For further guidance on accessible temporary pedestrian facilities, this section of the 11th edition MUTCD now directs engineers to the Guidelines for Accessible Pedestrian Signals, the 2010 ADA Standards for Accessible Design, and the ADA.
MEANING: Support for APS and AID is notably increased over the 2009 version of this section. Support for personal receivers for audible sign information was weak in the 2009 edition; the 11th edition removed it from this section entirely. The paragraph 4 standard used to require the cane detectable barrier across a closed route only “[w]here pedestrians with visual disabilities normally use the closed sidewalk”; now cane detectable barriers are required across closed routes in all cases.
This section refers engineers to existing federal accessibility law and regulations; more evidence that the FHWA does not regard the MUTCD as the primary standard for accessibility, and further, that they acknowledge the ADA’s pre-existing requirement for equal access to public facilities and services.

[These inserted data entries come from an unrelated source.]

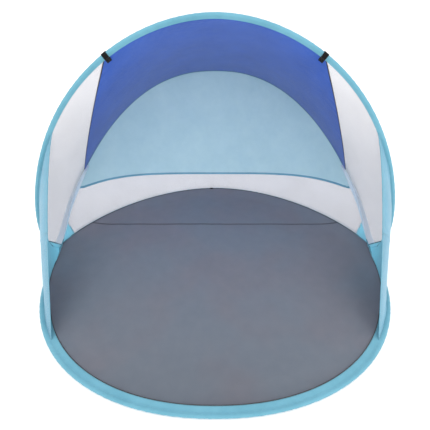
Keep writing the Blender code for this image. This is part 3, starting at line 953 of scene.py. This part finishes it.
MESH_TURN = 0.80
MESH_ARCH_FOOT = 0.100
MESH_GROUND_FOOT = 0.155
REAR_MESH_STEPS, REAR_MESH_CELLS = 241, 31


def rear_mesh_grid():
    across = np.linspace(-1.0, 1.0, REAR_MESH_STEPS)
    side = np.where(across < 0, LEFT, RIGHT)
    far = np.abs(across)
    hem = hem_points(np.clip(across / MESH_TURN, -BACK_SPAN, BACK_SPAN))[1]
    beyond = np.clip((far - MESH_TURN) / (1 - MESH_TURN), 0.0, 1.0)
    arch_share = HEM_CORNER + (MESH_ARCH_FOOT - HEM_CORNER) * beyond
    edge = RINGS["rear_arch"].inside(arch_share, REAR_SEAM, side)
    top = np.where((far > MESH_TURN)[:, None], edge, hem)
    foot = RINGS["rear_ground"].inside(1 - far * (1 - MESH_GROUND_FOOT), REAR_SEAM, side)
    grid = np.linspace(top, foot, REAR_MESH_CELLS, axis=1)
    return gathered(grid, height=0.0012, fade=0.03, edges=(False, False, True, True), phase=3.0)


REAR_MESH = rear_mesh_grid()
rear_mesh = cloth("rear_mesh_cloth", REAR_MESH, WHITE_MESH, thickness=MESH_THICKNESS)
rear_mesh_rows = seam_rows(REAR_MESH, FACE_LIFT, ("far", 0.005))
rear_mesh_stitches = stitches("rear_mesh_stitches", rear_mesh_rows, PALE_THREAD)
sew_in(behind, "white_mesh", rear_mesh, rear_mesh_stitches)
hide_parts("rear_mesh")

# Pale tape down the rear arch's seam, from the back panel's corner to the crossing.
TAPE_TOP, TAPE_FOOT = 0.325, 0.030
TAPE_OUTER_EDGE = 0.0066
TAPE_INNER_EDGE = (0.02, 0.09, 0.235, TAPE_TOP), (0.0100, 0.0200, 0.0290, 0.0240)
TAPE_RISE, TAPE_TILT = 0.0020, 0.0016
SEAM_TAPE = woven_blue("seam_tape_cloth", (0.620, 0.740, 0.850), (0.700, 0.810, 0.900), through=0.08)
for label, side in SIDES.items():
    share = np.linspace(TAPE_FOOT, TAPE_TOP, 140)
    arch = RINGS["rear_arch"]
    line, away, facing = arch.place(share, side), arch.outwards(share, side), arch.faceward(share, side)
    facing = facing * np.sign(facing[:, 2:3] - facing[:, 1:2])
    inner_edge = np.interp(share, *TAPE_INNER_EDGE)[:, None, None]
    part = np.linspace(0.0, 1.0, 9)[None, :, None]
    inset = TAPE_OUTER_EDGE + (inner_edge - TAPE_OUTER_EDGE) * part
    waves = 0.0004 * pucker(share * arch.length, side)[:, None, None] * part
    grid = line[:, None] - away[:, None] * inset + facing[:, None] * (TAPE_RISE + TAPE_TILT * part + waves)
    tape = cloth("rear_seam_tape_" + label, grid, SEAM_TAPE, thickness=0.0007)
    sew_in(behind, "pale_blue_polyester", tape)

# ---- Rear corner patches ----------------------------------------------------------------------
# Triangles of light blue cloth close the rear corners, between the rear arch and the ground ring.

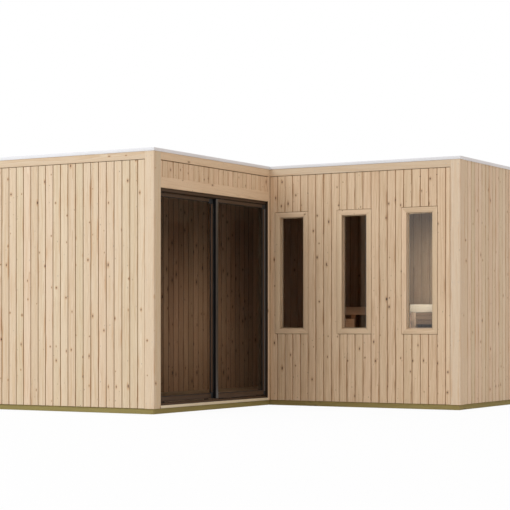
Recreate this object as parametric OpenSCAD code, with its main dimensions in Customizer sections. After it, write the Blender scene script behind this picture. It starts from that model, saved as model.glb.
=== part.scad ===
// Sauna cabin: an L-shaped timber building with a flat roof.
// A long block stands on the left and a wing reaches out to the right behind a square notch.
// A two-leaf sliding door opens from the block into the notch, and the wing's front wall
// has three tall narrow windows. Benches stand along the back wall.
// Every wall is a framed panel with cladding boards outside and lining boards inside.
// Origin: centre of the footprint's bounding box, on the ground. X right, Y back, Z up.

/* [Footprint] */
// Width of the block, left side to the door side
block_w = 1953; // [1700:1:2800]
// Width of the wing, door side to the right side
wing_w = 2088; // [1700:1:3000]
// Depth of the notch, block front to wing front
notch_d = 2088; // [1700:1:3000]
// Whole depth, block front to back
cabin_d = 5190; // [4300:1:6600]

/* [Heights] */
// Height of the base beams
beam_h = 50; // [40:1:80]
// Height of the top of the cladding above the ground
eaves_h = 2388; // [2350:1:3000]
// Thickness of the roof panel above the ceiling boards
roof_t = 115; // [80:1:200]
// Height of the white flashing above the cladding
flashing_h = 30; // [15:1:60]
// Height of the floor surface above the ground
floor_z = 61; // [55:1:90]

/* [Walls] */
// Thickness of the corner, fascia and casing boards
trim_t = 24; // [18:1:30]
// Distance that the trim boards stand proud of the cladding
trim_proud = 4; // [2:1:8]
// Thickness of the framed wall panel
frame_t = 76; // [60:1:140]
// Thickness of the lining boards
lining_t = 14; // [10:1:20]
// Thickness of the floor boards
floor_t = 20; // [15:1:28]
// Distance that the base beams stand back from the wall face
beam_inset = 18; // [2:1:30]

/* [Boards] */
// Width of a corner board on a front or back face
corner_w = 99; // [70:1:150]
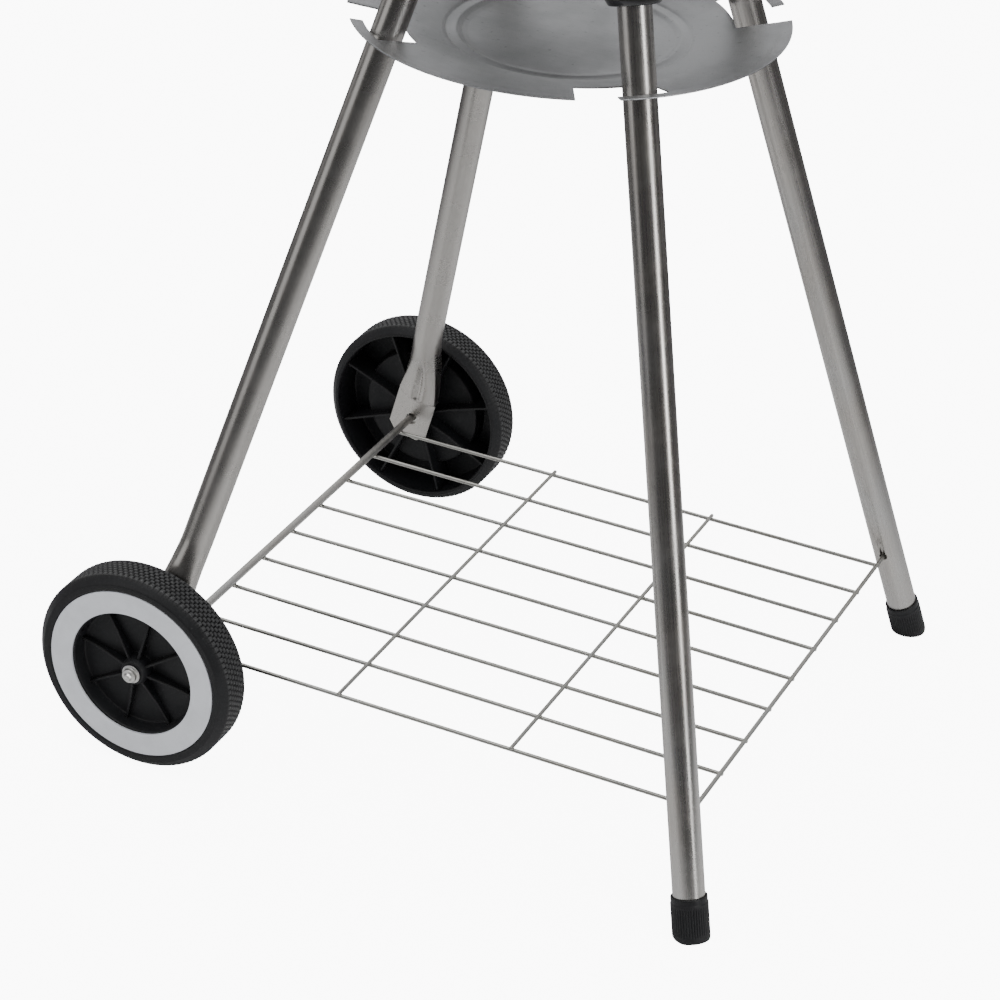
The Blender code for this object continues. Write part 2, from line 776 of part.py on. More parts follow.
def lid_arc(growth):
    """(r, z) down the outside of the lid from the pole to the skirt, grown by growth."""
    crown = arc(LID_SPHERE + growth, 0, LID_CROWN_ANGLE, 5, (0.0, LID_CENTRE.z))
    inset = LID_SPHERE - LID_SHOULDER
    centre = (inset * CROWN_SIN, LID_CENTRE.z + inset * CROWN_COS)
    shoulder = arc(LID_SHOULDER + growth, LID_CROWN_ANGLE, 90, 4, centre)
    return crown + shoulder[1:]


def bowl_envelope():
    """A solid just outside the bowl, which ends the pieces welded to it."""
    top = BOWL_RIM_Z + 0.02
    profile = [(0.0, top), (BOWL_RIM_R + GAP, top)] + bowl_arc(GAP)
    return add_cutter(turned("bowl_envelope", profile, SHELL_STEPS))


def lid_envelope():
    """A solid just outside the lid, which ends the pieces welded to it."""
    profile = lid_arc(GAP) + [(0.0, LID_BOTTOM_Z)]
    return add_cutter(turned("lid_envelope", profile, SHELL_STEPS))


def vent_frame(centre, axis):
    """Stands Z along a vent's axis and X along the grill's own X."""
    side = Vector((1, 0, 0))
    frame = Matrix((side, axis.cross(side), axis)).transposed()
    return Matrix.Translation(centre) @ frame.to_4x4()


def vent_places(frame, sphere, pitch):
    """Start and end points through a wall for four holes round an axis."""
    runs = []
    for i in range(4):
        angle = math.tau * (i + 0.5) / 4
        x = math.cos(angle) * pitch
        y = math.sin(angle) * pitch
        start = frame @ Vector((x, y, sphere - CUT_REACH))
        runs.append((start, frame @ Vector((x, y, sphere + CUT_REACH))))
    return runs


def cut_vent(obj, centre, axis, sphere, pitch, hole):
    """Cuts four air holes and the rivet's hole through a shell or damper."""
    runs = vent_places(vent_frame(centre, axis), sphere, pitch)
    air = struts(obj.name + "_air", runs, hole, 12)
    boolean(obj, add_cutter(air), "DIFFERENCE")
    rivet_run = (centre + axis * (sphere - CUT_REACH), centre + axis * (sphere + CUT_REACH))
    pin = struts(obj.name + "_pin", [rivet_run], RIVET_HOLE_R, 8)
    return boolean(obj, add_cutter(pin), "DIFFERENCE")


def bowl():
    profile = [(BOWL_FLANGE, BOWL_RIM_Z)] + bowl_arc(0.0)
    shell = thicken(turned("bowl", profile, SHELL_STEPS), SHEET, -1.0)
    cut_vent(shell, BOWL_CENTRE, DOWN, BOWL_SPHERE, BOWL_VENT_PITCH, BOWL_VENT_HOLE)
    return add_part(shell, BLACK_ENAMEL)


def lid():
    profile = lid_arc(0.0) + [(LID_RIM_R, LID_BOTTOM_Z), (LID_FLANGE, LID_BOTTOM_Z)]
    shell = thicken(turned("lid", profile, SHELL_STEPS), SHEET, -1.0)
    cut_vent(shell, LID_CENTRE, LID_VENT_AXIS, LID_SPHERE, LID_VENT_PITCH, LID_VENT_HOLE)
    return add_part(shell, BLACK_ENAMEL)


def damper(name, centre, axis, sphere, disc, pitch, hole, tab, tab_side):
    """A dished disc that turns on the wall's outer side, with a thumb tab."""
    inner = sphere + DAMPER_GAP
    edge = math.degrees(math.asin(disc / inner))
    frame = vent_frame(centre, axis)
    shell = turned(name, arc(inner, 0, edge, 2), 24)
    shell.matrix_world = frame
    thicken(shell, DAMPER_SHEET, 1.0)
    root = inner * math.cos(math.radians(edge)) + TAB_THICK
    height = root + tab / 2 * math.sin(TAB_LIFT)
    place = Matrix.Translation((0, tab_side * (disc + tab / 2 - 0.003), height))
    lift = Matrix.Rotation(tab_side * TAB_LIFT, 4, "X")
    size = Matrix.Diagonal((TAB_WIDTH, tab, TAB_THICK, 1.0))
    bm = bmesh.new()
    bmesh.ops.create_cube(bm, size=1.0, matrix=place @ lift @ size)
    thumb = add_cutter(from_bmesh(name + "_tab", bm))
    thumb.matrix_world = frame
    boolean(shell, thumb, "UNION")
    cut_vent(shell, centre, axis, sphere, pitch, hole)
    return add_part(shell, BRIGHT_ZINC)


def vent_rivet(name, centre, axis, sphere):
    """The rivet a damper turns on, with a head on either side of the wall."""
    outer = sphere + DAMPER_GAP + DAMPER_SHEET + GAP
    inner = sphere - SHEET - GAP - WALL_SAG
    profile = [
        (0.0, outer + 0.0022),
        (0.0030, outer + 0.0018),
        (0.0050, outer),
        (RIVET_R, outer),
        (RIVET_R, inner),
        (0.0045, inner),
        (0.0045, inner - 0.0012),
        (0.0, inner - 0.0012),
    ]
    return add_part(along(turned(name, profile, 12), centre, axis), BRIGHT_ZINC)


# ---- grates ----
def chord(radius, offset):
    return math.sqrt(radius**2 - offset**2)


def cooking_grate():
    """A wire ring with parallel bars, two bars under them and two lifting loops."""
    bpy.ops.mesh.primitive_torus_add(
        major_segments=32,
        minor_segments=5,
        major_radius=COOK_RING_R,
        minor_radius=COOK_RING_WIRE,
        location=(0, 0, COOK_Z),
    )
    ring = bpy.context.active_object
    ring.name = "cooking_grate"
    runs = []
    for i in range(COOK_BARS):
        y = (i - (COOK_BARS - 1) / 2) * COOK_BAR_PITCH
        half = chord(COOK_RING_R, y) - 0.0005
        runs.append(((-half, y, COOK_Z), (half, y, COOK_Z)))
    bars = struts("cooking_bars", runs, COOK_BAR_R, 4)
    boolean(ring, add_cutter(bars), "UNION")
    runs = []
    brace_z = COOK_Z - 2 * COOK_BAR_R + WELD
    for x in (-COOK_BRACE_X, COOK_BRACE_X):
        half = chord(COOK_RING_R, x)
        runs.append(((x, -half, brace_z), (x, half, brace_z)))
    braces = struts("cooking_braces", runs, COOK_BAR_R, 4)
    boolean(ring, add_cutter(braces), "UNION")
    for side in (-1, 1):
        foot = side * chord(COOK_RING_R, LOOP_HALF_WIDTH)
        inset = side * LOOP_INSET
        high = COOK_Z + LOOP_RISE
        path = [
            (foot, -LOOP_HALF_WIDTH, COOK_Z),
            (inset, -LOOP_HALF_WIDTH, high),
            (inset, LOOP_HALF_WIDTH, high),
            (foot, LOOP_HALF_WIDTH, COOK_Z),
        ]
        loop = as_mesh(rod("grate_loop_%d" % side, path, LOOP_WIRE_R, GRATE_STEEL, 1))
        boolean(ring, add_cutter(loop), "UNION")
    return add_part(ring, GRATE_STEEL)


def charcoal_grate():
    """Parallel round bars on two cross bars, resting low in the bowl."""
    runs = []
    for x in (-COAL_BRACE_X, COAL_BRACE_X):
        half = chord(COAL_R, x)
        z = COAL_Z - 2 * COAL_BAR_R + WELD
        runs.append(((x, -half, z), (x, half, z)))
    grate = struts("charcoal_grate", runs, COAL_BAR_R, 6)
    runs = []
    for i in range(COAL_BARS):
        y = (i - (COAL_BARS - 1) / 2) * COAL_BAR_PITCH
        half = chord(COAL_R, y)
        runs.append(((-half, y, COAL_Z), (half, y, COAL_Z)))
    bars = struts("charcoal_bars", runs, COAL_BAR_R, 6)
    boolean(grate, add_cutter(bars), "UNION")
    return add_part(grate, GRATE_STEEL)


def grate_support(name, degrees):
    """A bent wire inside the bowl that carries the cooking grate."""
    turn = Matrix.Rotation(math.radians(degrees), 4, "Z")
    z = COOK_Z - COOK_RING_WIRE - GAP - LOOP_WIRE_R
    half = SUPPORT_HALF_WIDTH
    path = [
        (SUPPORT_WALL, -half, z),
        (SUPPORT_INSET, -half, z),
        (SUPPORT_INSET, half, z),
        (SUPPORT_WALL, half, z),
    ]
    return rod(name, [turn @ Vector(p) for p in path], LOOP_WIRE_R, GRATE_STEEL, 1)


# ---- handles ----
def grip(name, place, look):
    """A turned wooden sleeve round a handle's rod, lying along Y."""
    bore = ROD_R + GAP
    half = GRIP_HALF_LENGTH
    profile = [
        (bore, half),
        (GRIP_END_R - 0.001, half),
        (GRIP_END_R, half - GRIP_CHAMFER),
        (GRIP_R, half * 0.35),
        (GRIP_R, -half * 0.35),
        (GRIP_END_R, -half + GRIP_CHAMFER),
        (GRIP_END_R - 0.001, -half),
        (bore, -half),
    ]
    sleeve = turned(name, profile, 16, closed=True)
    sleeve.location = place
    sleeve.rotation_euler = (math.radians(90), 0, 0)
    return add_part(sleeve, look)


def bowl_handle(name, side, envelope):
    reach = side * (HANDLE_REACH - GRIP_R)
    root = side * 0.200
    path = [
        (root, -ROD_HALF_SPAN, BOWL_HANDLE_Z),
        (reach, -ROD_HALF_SPAN, BOWL_HANDLE_Z),
        (reach, ROD_HALF_SPAN, BOWL_HANDLE_Z),
        (root, ROD_HALF_SPAN, BOWL_HANDLE_Z),
    ]
    bent = as_mesh(rod(name + "_rod", rounded(path, ROD_BEND), ROD_R, BRIGHT_ZINC))
    boolean(bent, envelope, "DIFFERENCE")
    grip(name + "_grip", (reach, 0, BOWL_HANDLE_Z), GRIP_WOOD)


def lid_handle(envelope):
    height = LID_TOP_Z + LID_HANDLE_RISE
    root = LID_TOP_Z - 0.030
    path = [
        (0, -ROD_HALF_SPAN, root),
        (0, -ROD_HALF_SPAN, height),
        (0, ROD_HALF_SPAN, height),
        (0, ROD_HALF_SPAN, root),
    ]
    bent = as_mesh(rod("lid_handle_rod", rounded(path, ROD_BEND), ROD_R, BRIGHT_ZINC))
    boolean(bent, envelope, "DIFFERENCE")
    grip("lid_handle_grip", (0, 0, height), GRIP_WOOD)


# ---- assembly ----
def build():
    around_bowl = bowl_envelope()
    around_lid = lid_envelope()
    for side_y, end in ((-1, "front"), (1, "back")):
        wheel_leg("leg_left_" + end, side_y)
        straight_leg("leg_right_" + end, side_y)
        foot_cap("foot_cap_" + end, side_y)
        wheel("wheel_" + end, side_y)
        wheel_ring("wheel_ring_" + end, side_y)
        wheel_washer("wheel_washer_" + end, side_y)
        axle_cap("axle_cap_" + end, side_y)
        for side_x, flank in ((-1, "left"), (1, "right")):
            place = flank + "_" + end
            leg_socket("leg_socket_" + place, side_x, side_y, around_bowl)
            leg_screw("leg_screw_" + place, side_x, side_y)
    axle()
    rack()
    ash_pan()
    bowl()
    damper("bowl_damper", BOWL_CENTRE, DOWN, BOWL_SPHERE, *BOWL_VENT)
    vent_rivet("bowl_damper_rivet", BOWL_CENTRE, DOWN, BOWL_SPHERE)
    charcoal_grate()
    cooking_grate()
    for i in range(4):
        grate_support("grate_support_%d" % (i + 1), 90 * i + 45)
    bowl_handle("bowl_handle_left", -1, around_bowl)
    bowl_handle("bowl_handle_right", 1, around_bowl)
    lid()
    lid_handle(around_lid)
    damper("lid_damper", LID_CENTRE, LID_VENT_AXIS, LID_SPHERE, *LID_VENT)
    vent_rivet("lid_damper_rivet", LID_CENTRE, LID_VENT_AXIS, LID_SPHERE)


build()
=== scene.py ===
"""Kettle charcoal grill: finished pieces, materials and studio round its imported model.

Every new piece is a closed surface worked out on a grid of points: a profile turned round
an axis, or a section carried along a path. The bowl's axis is Z and the floor is z = 0.
"""

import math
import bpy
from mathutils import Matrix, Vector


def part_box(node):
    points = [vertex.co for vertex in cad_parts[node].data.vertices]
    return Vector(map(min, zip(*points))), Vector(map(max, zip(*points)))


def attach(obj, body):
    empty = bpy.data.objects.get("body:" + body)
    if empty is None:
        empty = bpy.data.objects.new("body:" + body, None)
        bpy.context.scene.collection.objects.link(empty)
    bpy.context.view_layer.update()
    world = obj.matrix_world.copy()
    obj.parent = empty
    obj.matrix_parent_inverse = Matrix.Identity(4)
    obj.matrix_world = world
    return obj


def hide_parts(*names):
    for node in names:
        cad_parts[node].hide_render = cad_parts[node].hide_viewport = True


bl_info = {
    "name": "Kettle Charcoal Grill",
    "version": (1, 0, 0),
    "blender": (4, 5, 0),
    "location": "View3D > Sidebar > Grill",
    "description": "Builds a kettle grill's finished pieces, materials and studio",
    "category": "Object",
}

import bpy
import numpy as np
from bpy.props import FloatProperty, FloatVectorProperty, IntProperty, PointerProperty
from bpy.types import Operator, Panel, PropertyGroup
from mathutils import Matrix, Vector

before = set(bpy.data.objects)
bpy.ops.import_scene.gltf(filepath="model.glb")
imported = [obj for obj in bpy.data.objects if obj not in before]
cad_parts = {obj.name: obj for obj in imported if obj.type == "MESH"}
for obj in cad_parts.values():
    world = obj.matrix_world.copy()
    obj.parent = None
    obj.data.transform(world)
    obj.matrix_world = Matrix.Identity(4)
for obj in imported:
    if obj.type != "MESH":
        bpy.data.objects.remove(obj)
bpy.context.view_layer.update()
TURN = 2 * np.pi
X, Y, Z = np.eye(3)
ENDS = (("front", -1), ("back", 1))
FLANKS = (("left", -1), ("right", 1))
GAP = 0.0003  # left between pieces that touch
SHEET = 0.0010  # pressed sheet of the pan, bowl, lid and dampers
RIM_BEAD = 0.0021  # radius of the rolled rims
BOWL_OPEN = 0.2250  # radius of the bowl's opening, inside its rolled rim
LID_CROWN = 0.310  # radius of the lid's crown
AROUND_TUBE = 144  # points round a leg tube
TUBE_GRAIN = 0.011  # radius at which a leg's finish is laid round it
HANDLE_REACH_Y = 0.052  # half the span of a handle's rod


def box_size(node):
    """The lowest corner, highest corner and size of a node's box, as arrays."""
    low, high = (np.array(corner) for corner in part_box(node))
    return low, high, high - low


WHEEL_LOW, WHEEL_HIGH, WHEEL_SIZE = box_size("wheel_back")
_, PAN_HIGH, _ = box_size("ash_pan")
BOWL_LOW, BOWL_HIGH, BOWL_SIZE = box_size("bowl")
LID_LOW, LID_HIGH, _ = box_size("lid")
RACK_LOW, RACK_HIGH, RACK_SIZE = box_size("rack")
_, COOK_HIGH, _ = box_size("cooking_grate")
_, COAL_HIGH, _ = box_size("charcoal_grate")
AXLE = (WHEEL_LOW + WHEEL_HIGH) / 2 * (1, 0, 1)


# ---- sizes and colours a user would change ----
def length(name, description, default):
    """A length in metres."""
    return FloatProperty(
        name=name, description=description, default=default, min=0.0, unit="LENGTH",
        precision=4,
    )


def colour(name, description, default):
    """A linear colour."""
    return FloatVectorProperty(
        name=name, description=description, default=default, min=0.0, max=1.0,
        subtype="COLOR",
    )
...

CHAPTER 6L. OTHER TTC ZONE TRAFFIC CONTROL DEVICES
Section 6L.01 Temporary Traffic Control Signals (p.824)
SUMMARY: Was §6F.84. Among other things, this section adds support for the use of APS at crossings controlled by temporary traffic control signals (paragraph 5).
MEANING: Pedestrian crossings in work zones, where fencing and equipment may make pedestrians less visible and worksite noise may mask the sounds of traffic, can be more hazardous to pedestrians with vision disabilities than usual. Polara strongly recommends the use of APS at TTC zone crossings.